▶ **DIRECTIONS**
For the material that follows, return exactly the lines from the one with "skirt(coat, side)" through the one with "before = set(bpy.data.objects)", both ends included.

[Object modeling scripts]

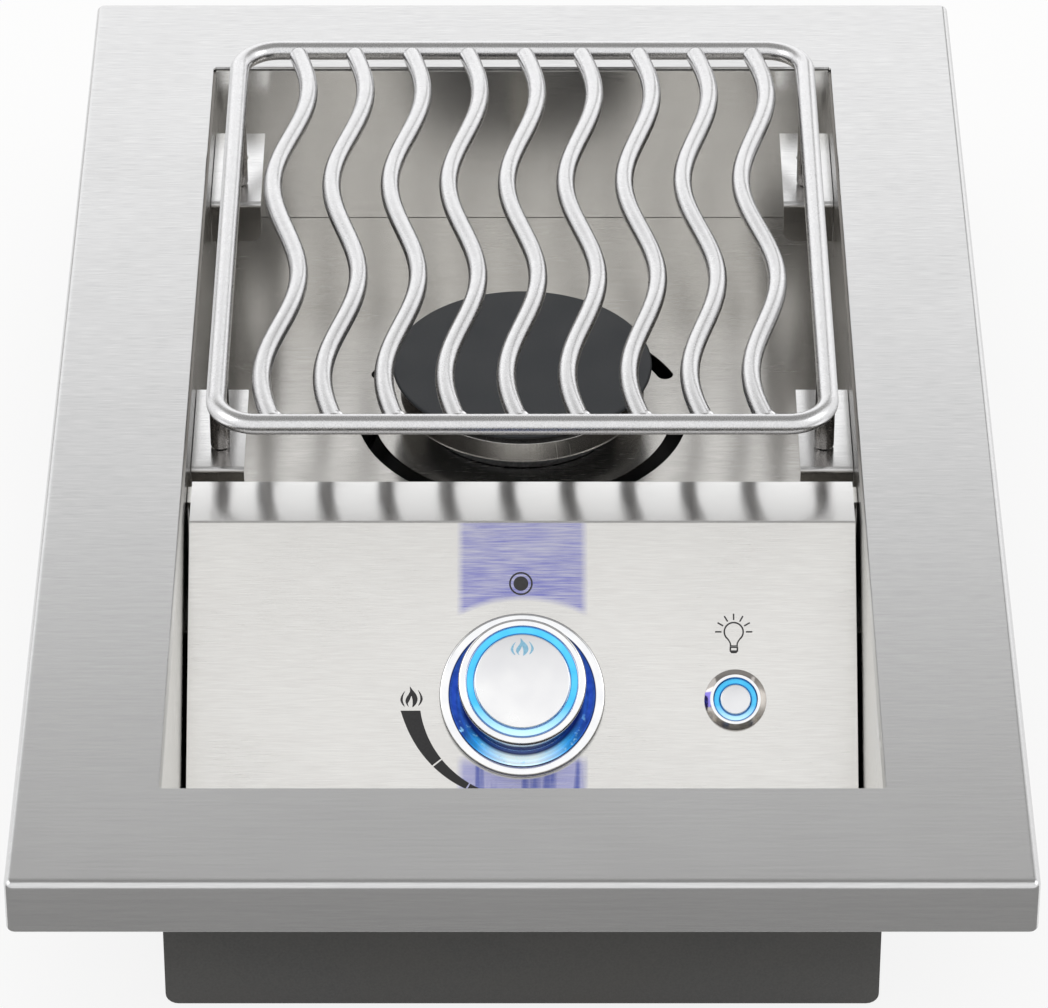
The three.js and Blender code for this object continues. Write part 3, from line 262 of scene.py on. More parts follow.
def rounded(corners, steps=5):
    """An outline whose corners, each (x, y, radius), are turned into arcs."""
    outline = []
    for i, (x, y, radius) in enumerate(corners):
        corner = Vector((x, y))
        if not radius:
            outline.append(corner)
            continue
        before = Vector(corners[i - 1][:2]) - corner
        after = Vector(corners[(i + 1) % len(corners)][:2]) - corner
        before.normalize()
        after.normalize()
        half = before.angle(after) / 2
        middle = corner + (before + after).normalized() * radius / math.sin(half)
        reach = radius / math.tan(half)
        first = corner + before * reach - middle
        last = corner + after * reach - middle
        turn = math.atan2(first.x * last.y - first.y * last.x, first.dot(last))
        for step in range(steps + 1):
            outline.append(middle + Matrix.Rotation(turn * step / steps, 2) @ first)
    return outline


def arc(radius, start, end, steps, middle=(0, 0)):
    """Points along an arc."""
    angles = [start + (end - start) * i / steps for i in range(steps + 1)]
    return [(middle[0] + radius * math.cos(a), middle[1] + radius * math.sin(a)) for a in angles]


def circle(radius, middle=(0, 0), steps=48):
    """Points round a circle."""
    return arc(radius, 0, 2 * math.pi, steps, middle)[:-1]


def oblong(left, right, low, high):
    """The corners of an upright rectangle."""
    return [(left, low), (right, low), (right, high), (left, high)]


def skinned(name, loops, capped=False):
    """A mesh over loops of points in mm, in turn: the last joins the first, or both are capped."""
    mesh = bpy.data.meshes.new(name)
    work = bmesh.new()
    rows = []
    for loop in loops:
        if len(set(loop)) == 1:
            rows.append([work.verts.new(Vector(loop[0]) * MM)] * len(loop))
        else:
            rows.append([work.verts.new(Vector(point) * MM) for point in loop])
    pairs = list(zip(rows, rows[1:]))
    if not capped:
        pairs.append((rows[-1], rows[0]))
    for lower, upper in pairs:
        for i in range(len(lower)):
            j = (i + 1) % len(lower)
            corners = []
            for vert in (lower[i], lower[j], upper[j], upper[i]):
                if vert not in corners:
                    corners.append(vert)
            if len(corners) > 2:
                work.faces.new(corners)
    if capped:
        work.faces.new(rows[0])
        work.faces.new(rows[-1])
    bmesh.ops.recalc_face_normals(work, faces=work.faces)
    work.to_mesh(mesh)
    work.free()
    return mesh


def extruded(name, outline, low, high, axis):
    """A closed outline in mm run along an axis: along X it lies in Y and Z, along Y in X and Z."""
    at = "XYZ".index(axis)
    loops = [[(*point[:at], far, *point[at:]) for point in outline] for far in (low, high)]
    return skinned(name, loops, capped=True)


def moved(mesh, matrix):
    """Moves a mesh by a matrix in mm."""
    mesh.transform(Matrix.Scale(MM, 4) @ matrix @ Matrix.Scale(1 / MM, 4))
    return mesh


def post(radius, low, high, sides=48, matrix=Matrix()):
    """A round cutter in mm about Z, moved by a matrix in mm."""
    return moved(extruded("post", circle(radius, steps=sides), low, high, "Z"), matrix)


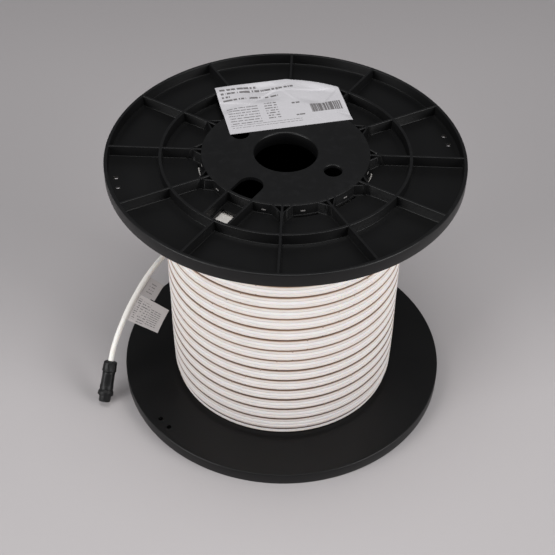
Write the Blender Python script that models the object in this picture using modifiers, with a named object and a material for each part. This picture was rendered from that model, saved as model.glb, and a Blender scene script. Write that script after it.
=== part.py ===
"""Reel of LED neon flex: a black moulded plastic reel standing on one flange, wound with
three layers of white square silicone flex, with the flex's lead cable and its connector."""
import bmesh
import bpy
from math import asin, cos, pi, radians, sin
from mathutils import Matrix, Vector

# Reel, in metres
REEL_HEIGHT = 0.252
FLANGE_RADIUS = 0.150
FLANGE_HEIGHT = 0.012
WEB = 0.0025              # floor of the flange, which faces the winding
RIM_WALL = 0.003
EDGE_ROUND = 0.001
RING_RADIUS = 0.105       # outer face of the round rib
RING_WALL = 0.0025
HUB_RADIUS = 0.070
HUB_PLATE = 0.003
SKIRT_WALL = 0.0025
BORE_RADIUS = 0.027
COLLAR_WALL = 0.003
RIBS = 12
RIB_WALL = 0.002
RIB_TURN = radians(-1.5)  # azimuth of the first rib of the upper flange
GUSSET_LENGTH = 0.008
GUSSET_REACH = 0.0065
GUSSET_WALL = 0.0015
DRIVE_RADIUS = 0.0075     # two drive holes in the hub
DRIVE_CIRCLE = 0.0456
DRIVE_ANGLE = radians(-32)
SLOT_WIDTH = 0.021        # cable slot, open from the hub to the round rib
SLOT_START = 0.0425
SLOT_WALL = 0.002
SLOT_RIB = 8              # the rib whose inner half the slot takes the place of
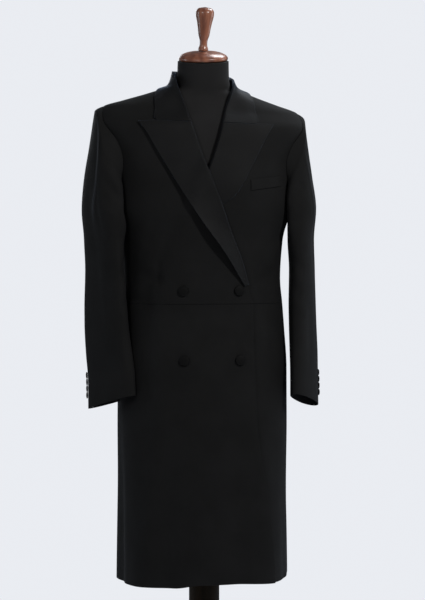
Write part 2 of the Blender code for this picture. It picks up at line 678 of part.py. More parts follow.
def lapel(collection, side):
    roll = roll_places(side)[1:ROLL_ROWS + 2]
    roll[-1, 1] -= SEAM_GAP / 2
    fractions = np.linspace(0, 1, len(roll)) ** ROLL_CROWDING
    edge = trace(front_line(LAPEL_EDGE[side], side), fractions)
    places = leaf_grid(side, roll, edge, len(roll) - 1, (1.0, 0.5, 0.15))
    lift = front_lift(side, places[..., 0], places[..., 1])
    if side == RIGHT:
        proud = Smooth(np.linspace(0, 1, len(TOP_LAPEL_PROUD)), TOP_LAPEL_PROUD)(fractions)
        lift = lift + proud[:, None] * np.array(LEAF_SHARES)[None] ** PROUD_POWER
    flat = np.zeros(len(roll))
    frames = [frame[:len(roll)] for frame in roll_frames(side)]
    outer, facing = turned_leaf(places, lift, frames, flat, flat)
    leaf_wall(collection, "lapel_" + SIDES[side], outer, facing, side, [-1])


def leaf_wall(collection, name, outer, facing, direction, seams):
    """A wall behind a leaf's visible face, square to its curl and alike along its seams."""
    normal = direction * grid_normals(outer)
    turned = len(CURL_ANGLES) + 2
    normal[:, :turned] = facing[:, :turned]
    normal[seams] = facing[seams]
    cloth_wall(collection, name, outer, outer - normal * CLOTH, "lapel_cloth")


def collar(collection):
    """Stand and fall in one, from the gorge of one side round the neck to the other."""
    halves = []
    facings = []
    stations = np.linspace(0, 1, len(COLLAR_EDGE))
    for side in (RIGHT, LEFT):
        front = roll_places(side)[ROLL_ROWS + 1:]
        front[0, 1] += SEAM_GAP / 2
        back = back_neckline(side)[1:]
        neckline = np.concatenate([front, back, [(side * math.pi, NECK_POINT)]])
        at = np.linspace(0, 1, len(neckline))
        edge_bearing = Smooth(stations, [side * math.radians(a) for a, _ in COLLAR_EDGE])(at)
        edge_height = Smooth(stations, [height for _, height in COLLAR_EDGE])(at)
        edge = np.stack([edge_bearing, edge_height], axis=-1)
        places = leaf_grid(side, neckline, edge, 0, (1.0, 0.3))
        stand = Smooth(stations, [height for height, _ in COLLAR_STAND])(at)
        lean = Smooth(stations, [lean for _, lean in COLLAR_STAND])(at)
        lift = front_lift(side, places[..., 0], places[..., 1])
        stand = stand * (1 - side * STAND_BIAS * (1 - at))
        up, beyond = [frame[ROLL_ROWS:] for frame in roll_frames(side)]
        rear = neckline[len(front):]
        rear_up = torso_normal(rear[:, 0], rear[:, 1])
        spot = torso(rear[:, 0], rear[:, 1])
        axis = np.stack([CENTRE_X(rear[:, 1]), CENTRE_Y(rear[:, 1]), spot[:, 2]], axis=-1)
        frames = (np.concatenate([up, rear_up]),
                  np.concatenate([beyond, square_to(axis - spot, rear_up)]))
        outer, facing = turned_leaf(places, lift, frames, stand, lean)
        halves.append(outer)
        facings.append(facing)
    outer = np.concatenate([halves[0], halves[1][-2::-1]], axis=0)
    facing = np.concatenate([facings[0], facings[1][-2::-1]], axis=0)
    leaf_wall(collection, "collar", outer, facing, -1, [0, -1])


def sleeve_sections(side, angles, inset):
    """Outer and inner points of the sleeve's sections at the given angles round them."""
    step = angles[1] - angles[0]
    around = np.concatenate([[angles[0] - step], angles, [angles[-1] + step]])
    start = torso(*armhole_point(side, around))
    start[:, 0] += side * SEAM_GAP
    rows = [section_points(section, side, np.radians(around)) for section in SLEEVE]
    outer = np.array([start] + rows)
    normal = -side * grid_normals(outer)
    middle = torso(*armhole_point(side, np.array([0.0, 180.0]))).mean(axis=0)
    toward = start - middle
    toward[:, 0] = 0
    end = unit(toward) + normal[1]
    # The wall's end at the armhole never leans in over the body's own edge
    end[:, 0] = -side * np.maximum(-side * end[:, 0], 0)
    normal[0] = unit(end)
    outer = outer[:, 1:-1]
    normal = normal[:, 1:-1]
    for column, direction in ((0, 1), (-1, -1)):
        outer[:, column] += inset * unit(outer[:, column + direction] - outer[:, column])
    return outer, outer - normal * CLOTH


def section_points(section, side, turned):
    shift = -side * section.shift
    upper = smooth_step((section.outer_z - LEAN_FROM) / (LEAN_TO - LEAN_FROM))
    lean = SHOULDER_LEAN * side * section.outer_x * upper
    outer = np.array([section.outer_x + shift, section.outer_z + lean])
    inner = np.array([section.inner_x + shift, section.inner_z])
    middle = (outer + inner) / 2
    half = np.linalg.norm(outer - inner) / 2
    rise = math.atan2(outer[1] - inner[1], outer[0] - inner[0])
    turn = math.radians(section.turn - side * section.extra)
    thick = np.array([side * math.cos(rise) * math.cos(turn), -math.cos(rise) * math.sin(turn),
                      math.sin(rise)])
    broad = np.array([side * math.sin(turn), math.cos(turn), 0.0])
    power = 2 / SLEEVE_SQUARENESS
    across = np.sign(np.cos(turned)) * np.abs(np.cos(turned)) ** power * half
    along = np.sign(np.sin(turned)) * np.abs(np.sin(turned)) ** power * section.breadth
    centre = np.array([side * middle[0], section.centre_y, middle[1]])
    points = centre - across[:, None] * thick - along[:, None] * broad
    points[:, 2] += section.slant * along / section.breadth
    away = (np.degrees(turned) - FOLD_ANGLE + 180) % 360 - 180
    fold = section.fold * (1 - side * FOLD_BIAS) * np.exp(-(away / FOLD_SPREAD) ** 2)
    fold *= smooth_step((FOLD_TOP - points[:, 2]) / FOLD_RISE)
    points[:, 0] -= side * fold
    points[:, 1] -= FOLD_FORWARD * fold
    return keep_clear(points, SLEEVE_CLEARANCE)


def keep_clear(points, clearance):
    """Moves points straight out from the column until they clear the body of the coat."""
    height = np.minimum(points[:, 2], CLEAR_BELOW)
    centre = np.stack([CENTRE_X(height), CENTRE_Y(height)], axis=-1)
    out = points[:, :2] - centre
    bearing = np.arctan2(out[:, 0], -out[:, 1])
    surface = torso(bearing, height)[:, :2] - centre
    least = np.linalg.norm(surface, axis=1) + clearance
    reach = np.maximum(np.linalg.norm(out, axis=1), least)
    points[:, :2] = centre + unit(out) * reach[:, None]
    return points


def sleeve(collection, side):
    top = np.arange(FRONT_SLEEVE_SEAM, BACK_SLEEVE_SEAM + 1, ARMHOLE_STEP)
    under = np.arange(BACK_SLEEVE_SEAM, FRONT_SLEEVE_SEAM + 361, ARMHOLE_STEP)
    for name, angles in (("top_sleeve_", top), ("under_sleeve_", under)):
        outer, inner = sleeve_sections(side, angles.astype(float), SEAM_GAP / 2)
        cloth_wall(collection, name + SIDES[side], outer, inner)


def turned_mesh(name, profile, sides=TURNED_SIDES):
    """A body turned from a profile of (radius, height) that starts and ends on the axis."""
    bm = bmesh.new()
    verts = [bm.verts.new((radius, 0.0, height)) for radius, height in profile]
    edges = [bm.edges.new(pair) for pair in zip(verts, verts[1:])]
    bmesh.ops.spin(bm, geom=verts + edges, cent=(0, 0, 0), axis=(0, 0, 1),
                   angle=math.tau, steps=sides, use_merge=True)
    bmesh.ops.remove_doubles(bm, verts=bm.verts, dist=1e-6)
    return mesh_from(name, bm)


def place_turned(item, spot, direction):
    turn = Vector((0, 0, 1)).rotation_difference(Vector(direction)).to_matrix().to_4x4()
    item.matrix_world = Matrix.Translation(Vector(spot)) @ turn


def button_profile(radius, height):
    shank = radius * 0.35
    return [(0.0, 0.0), (shank, 0.0), (shank, height * 0.28), (radius, height * 0.38),
            (radius * 0.93, height * 0.75), (radius * 0.60, height * 0.95), (0.0, height)]


def front_buttons(collection):
    mesh = turned_mesh("front_button", button_profile(BUTTON_RADIUS, BUTTON_HEIGHT), BUTTON_SIDES)
    number = 1
    for height in BUTTON_ROWS:
        for reach in BUTTON_COLUMNS:
            bearing = bearing_at_reach(reach, height)
            normal = torso_normal(bearing, np.array(height))
            lift = front_lift(RIGHT, bearing, height) + SEAM_GAP
            spot = torso(bearing, height) + normal * lift
            item = add_object(collection, f"front_button_{number}", mesh.copy(), "covered_button")
            place_turned(item, spot, normal)
            number += 1


def cuff_buttons(collection):
    profile = button_profile(CUFF_BUTTON_RADIUS, CUFF_BUTTON_HEIGHT)
    mesh = turned_mesh("cuff_button", profile, BUTTON_SIDES)
    for side in (RIGHT, LEFT):
        angles = CUFF_BUTTON_ANGLE[side] + CUFF_BUTTON_SPAN * np.array([-1, 0, 1])
        outer = sleeve_sections(side, angles, 0.0)[0]
        line = outer[:, 1]
        travelled = arc_fractions(line[::-1])
        for number in range(CUFF_BUTTON_COUNT):
            at = LOWEST_CUFF_BUTTON + number * CUFF_BUTTON_PITCH
            spot = np.array([np.interp(at, travelled, line[::-1, axis]) for axis in range(3)])
            row = len(line) - 1 - int(np.searchsorted(travelled, at))
            normal = np.cross(outer[row, 2] - outer[row, 0], line[row] - line[row + 1])
            normal /= np.linalg.norm(normal)
            if normal[0] * side < 0:
                normal = -normal
            name = f"cuff_button_{SIDES[side]}_{number + 1}"
            item = add_object(collection, name, mesh.copy(), "covered_button")
            place_turned(item, spot + normal * CUFF_BUTTON_GAP, normal)


def breast_welt(collection):
    """The welt of the breast pocket, a strip that lies on the wearer's left forepart."""
    reaches = np.linspace(WELT_REACH[0], WELT_REACH[1], WELT_COLUMNS + 1)
    lows = np.linspace(WELT_LOW_INNER, WELT_LOW_OUTER, WELT_COLUMNS + 1)
    rows = []
    for rise in WELT_RISES:
        heights = lows + rise * WELT_DEPTH
        rows.append(np.stack([bearing_at_reach(reaches, heights), heights], axis=-1))
    torso_panel(collection, "breast_welt", np.array(rows), WELT_LIFT)


def dress_form(collection):
    """A smooth padded torso with a neck and no limbs."""
    bm = bmesh.new()
    angles = np.linspace(0, math.tau, FORM_SIDES, endpoint=False)
    rings = []
    for row in FORM:
        across = np.sin(angles)
        along = np.cos(angles)
        depth = np.where(along > 0, row.front, row.back)
        part = (np.abs(across) / row.half_width) ** FORM_SQUARENESS
        part = part + (np.abs(along) / depth) ** FORM_SQUARENESS
        radius = part ** (-1 / FORM_SQUARENESS)
        leaning = smooth_step((row.height - LEAN_FROM) / (LEAN_TO - LEAN_FROM))
        leaning *= smooth_step((NECK_POINT - row.height) / NECK_RISE)
        centre_x = FORM_CENTRE_X + (CENTRE_X(row.height) - FORM_CENTRE_X) * leaning
        x = centre_x + radius * across
        height = row.height + SHOULDER_LEAN * x * leaning
        rings.append([bm.verts.new(place)
                      for place in zip(x, row.centre_y - radius * along, height)])
    for lower, upper in zip(rings, rings[1:]):
        for index in range(FORM_SIDES):
            after = (index + 1) % FORM_SIDES
            bm.faces.new((lower[index], lower[after], upper[after], upper[index]))
    bm.faces.new(rings[0][::-1])
    bm.faces.new(rings[-1])
    add_object(collection, "form_torso", mesh_from("form_torso", bm), "form_jersey")


def stand(collection):
    add_object(collection, "base", turned_mesh("base", BASE_PROFILE), "dark_wood")
    foot = BASE_PROFILE[-1][1] + SEAM_GAP
    top = FORM[0].height - SEAM_GAP
    profile = [(0.0, 0.0), (COLUMN_RADIUS, 0.0), (COLUMN_RADIUS, top - foot), (0.0, top - foot)]
    column = add_object(collection, "column", turned_mesh("column", profile), "dark_wood")
    column.location = (0, 0, foot)
    neck = FORM[-1]
    forward = math.tan(math.radians(NECK_TILT))
    direction = Vector((math.tan(math.radians(CAP_SWAY)), -forward, 1.0)).normalized()
    cap_foot = Vector((FORM_CENTRE_X, neck.centre_y, neck.height + CAP_CLEARANCE))
    cap = add_object(collection, "neck_cap", turned_mesh("neck_cap", CAP_PROFILE), "mahogany")
    place_turned(cap, cap_foot, direction)
    finial_foot = cap_foot + direction * (CAP_PROFILE[-1][1] + CAP_GAP)
    finial = add_object(collection, "finial", turned_mesh("finial", FINIAL_PROFILE), "mahogany")
    sway = math.tan(math.radians(FINIAL_SWAY))
    place_turned(finial, finial_foot, Vector((sway, -forward, 1.0)))


def build():
    clear_scene()
    coat = make_collection("double_breasted_long_coat_on_form")
    for side in (RIGHT, LEFT):
        forepart(coat, side)
        lapel(coat, side)
        side_body(coat, side)
        back_panel(coat, side)
        skirt(coat, side)
        sleeve(coat, side)
    collar(coat)
    breast_welt(coat)
    front_buttons(coat)
    cuff_buttons(coat)
    dress_form(coat)
    stand(coat)


build()
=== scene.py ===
import json
import math
from collections import namedtuple

import bmesh
import bpy
from mathutils import Matrix, Vector
import numpy as np

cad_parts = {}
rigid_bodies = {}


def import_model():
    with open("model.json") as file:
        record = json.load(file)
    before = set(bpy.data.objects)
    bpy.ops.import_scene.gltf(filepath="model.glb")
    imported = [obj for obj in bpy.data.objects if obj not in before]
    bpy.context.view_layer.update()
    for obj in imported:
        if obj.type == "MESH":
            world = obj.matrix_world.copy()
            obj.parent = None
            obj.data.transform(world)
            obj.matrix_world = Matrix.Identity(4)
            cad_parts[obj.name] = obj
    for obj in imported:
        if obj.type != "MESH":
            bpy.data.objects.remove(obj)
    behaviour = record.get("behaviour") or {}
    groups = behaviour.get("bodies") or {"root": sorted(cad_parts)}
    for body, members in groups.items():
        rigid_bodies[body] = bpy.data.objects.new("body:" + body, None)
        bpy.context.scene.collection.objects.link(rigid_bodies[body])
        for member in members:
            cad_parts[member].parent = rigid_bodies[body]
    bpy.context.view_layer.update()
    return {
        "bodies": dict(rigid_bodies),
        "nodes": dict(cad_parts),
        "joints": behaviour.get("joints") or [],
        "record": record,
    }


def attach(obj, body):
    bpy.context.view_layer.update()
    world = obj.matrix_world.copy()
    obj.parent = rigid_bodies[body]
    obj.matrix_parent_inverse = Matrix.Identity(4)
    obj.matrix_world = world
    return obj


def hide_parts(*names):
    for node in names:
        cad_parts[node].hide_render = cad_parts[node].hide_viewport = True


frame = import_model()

RIGHT = -1
LEFT = 1
SIDES = {RIGHT: "right", LEFT: "left"}

# Cloth walls, and how far one layer stands off the layer below it
CLOTH = 0.0017
SEAM_GAP = 0.0003
LAYER = CLOTH + 0.0013
TOP_FRONT_LIFT = 2 * LAYER + 0.0015
OVERLAP_RAMP = 0.035
ROLL_CLEARANCE = 0.006
SLEEVE_CLEARANCE = 0.003

# Heights
HEM = 0.43
WAIST_SEAM = 1.0475
ROLL_END = 1.090
GORGE = 1.4470
NECK_POINT = 1.527
SHOULDER_POINT = 1.477
ARMPIT = 1.262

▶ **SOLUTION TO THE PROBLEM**
        skirt(coat, side)
        sleeve(coat, side)
    collar(coat)
    breast_welt(coat)
    front_buttons(coat)
    cuff_buttons(coat)
    dress_form(coat)
    stand(coat)


build()
=== scene.py ===
import json
import math
from collections import namedtuple

import bmesh
import bpy
from mathutils import Matrix, Vector
import numpy as np

cad_parts = {}
rigid_bodies = {}


def import_model():
    with open("model.json") as file:
        record = json.load(file)
    before = set(bpy.data.objects)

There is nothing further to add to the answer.